Because of her skillful proficiency and sense of commitment now to the YWCA, she was given larger responsibilities. When she was appointed secretary in the organization, she began traveling to recruit Black women to the Y. For a year, 1909 to 1910, she studied in France, taking her children with her. Four years later her husband died just as World War I was erupting.

During the war, she and two other women became the only women workers assigned by the U.S. Army to work with 200,000 segregated Black troops stationed in France. Along with Kathryn Johnson, who served with her, Waites Hunton wrote a monograph on the experience, “Two Colored Women With the American Expeditionary Forces” (1920). Mainly assigned to comfort the Black troops who primarily prepared burial grounds, they reflected on the arduous tasks before them. “Strange that the value of such a task did not gather full significance in the minds of all American soldiers. Strange that when other hands refused it, swarthy hands received it! Yet, perhaps, not so strange, for Providence hath its own way, and in those American cemeteries in France we have strong and indisputable evidence of the wonderful devotion and loyalty and the matchless patience and endurance of the colored soldier.”

Johnson and Waites Hunton’s endurance and fortitude should not be ignored during this traumatic time. Back from the war, Waites Hunton took on another battle—women’s rights. She worked tirelessly on behalf of the suffragette movement and was a national organizer for Mary McLeod Bethune’s National Association of Colored Women. After white women were given the vote with the ratification of the 19th Amendment, Waites Hunton continued her crusade for the same opportunities for Black women, principally through her campaigns in the dangerous South.

When Du Bois began gathering the voices and support for the Fourth Pan-African Congress in 1927, Waites Hunton was among the volunteers, having already been an active participant in the international peace movement.

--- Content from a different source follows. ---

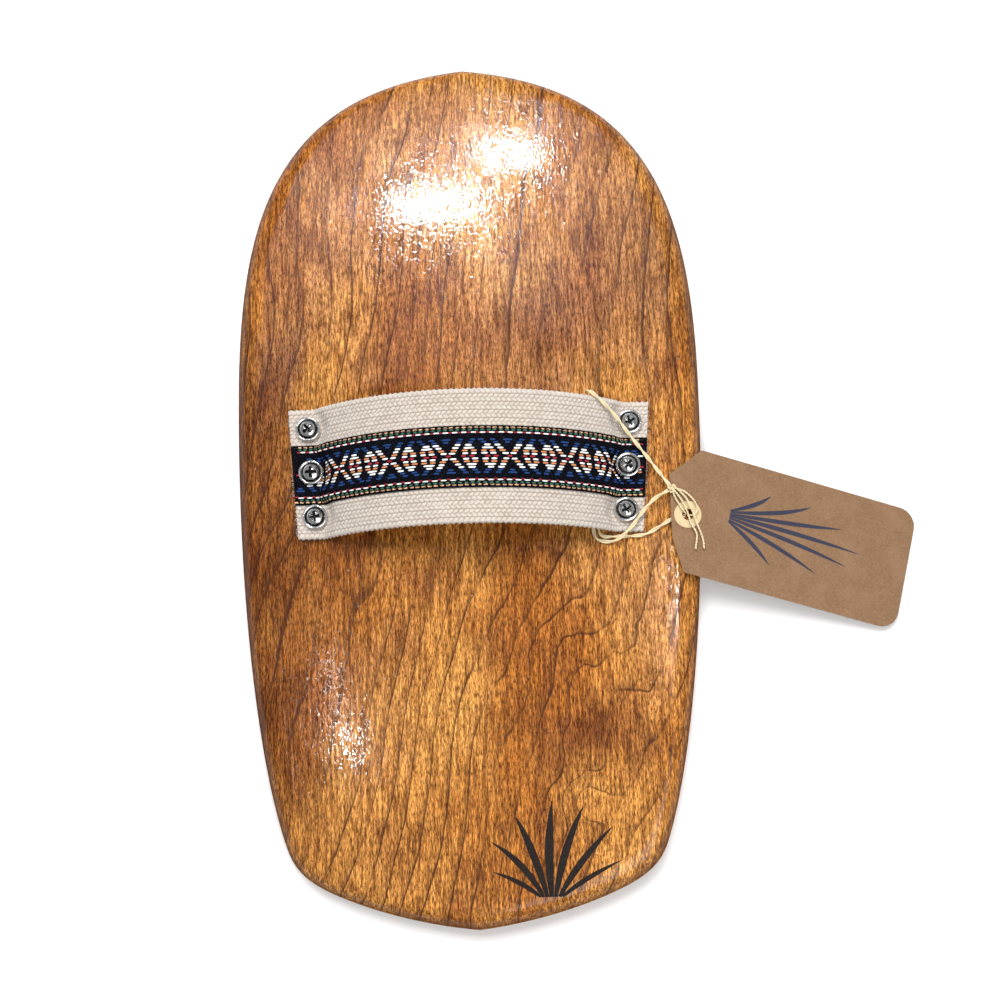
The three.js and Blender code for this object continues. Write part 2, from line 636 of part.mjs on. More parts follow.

At the same time, she was a prominent leader for the NAACP as both a vice president and field secretary. She also authored a scathing indictment of the U.S. for its nefarious dealings in Haiti.

In the 1930s, Waites Hunton began working on a book about her husband’s life much in the manner of her daughter-in-law’s work on her son. It was published in 1938 and is titled “William Alphaeus Hunton: A Pioneer Prophet of Young Men.” Ironically, both the Hunton men had to rely on their spouses to document and celebrate their lives.

Waites Hunton must have been deeply pleased to follow her son’s remarkable career, his uncompromising activism, particularly his close association with Robeson and Du Bois. That life is thoroughly detailed in Dorothy Hunton’s “The Unsung Valiant.” And she followed with more than an occasional interest in the struggle her son was enduring as a leader in the radical National Negro Congress, which that was relentlessly hounded by the House Un-American Activities Committee.

It was during this phase, especially during World War II, that mother and son were united in their outlooks, and Alphaeus confessed, according to his wife, that it was his mother and her circle of friends that provided him with a better understanding of the war against Japan. He was shocked by their viewpoints—their wish that Japan would win the war. “Some thought Japan was justified in kicking the ‘white man’ out of China and exploiting the Chinese themselves,” Dorothy Hunton wrote, quoting her husband.

Like her son, Waites Hunton was certainly heartbroken when the NNC was no longer able to wage its battle against racial injustice and was forced to disband. While her son shifted gears, to some extent, and apply his energy and insight to the newly created Council on African Affairs, Waites Hunton was gradually receding from the frontlines.

She died in Brooklyn June 21, 1943, having, as one biographer wrote, “dedicated her life to issues of racial and gender equality.”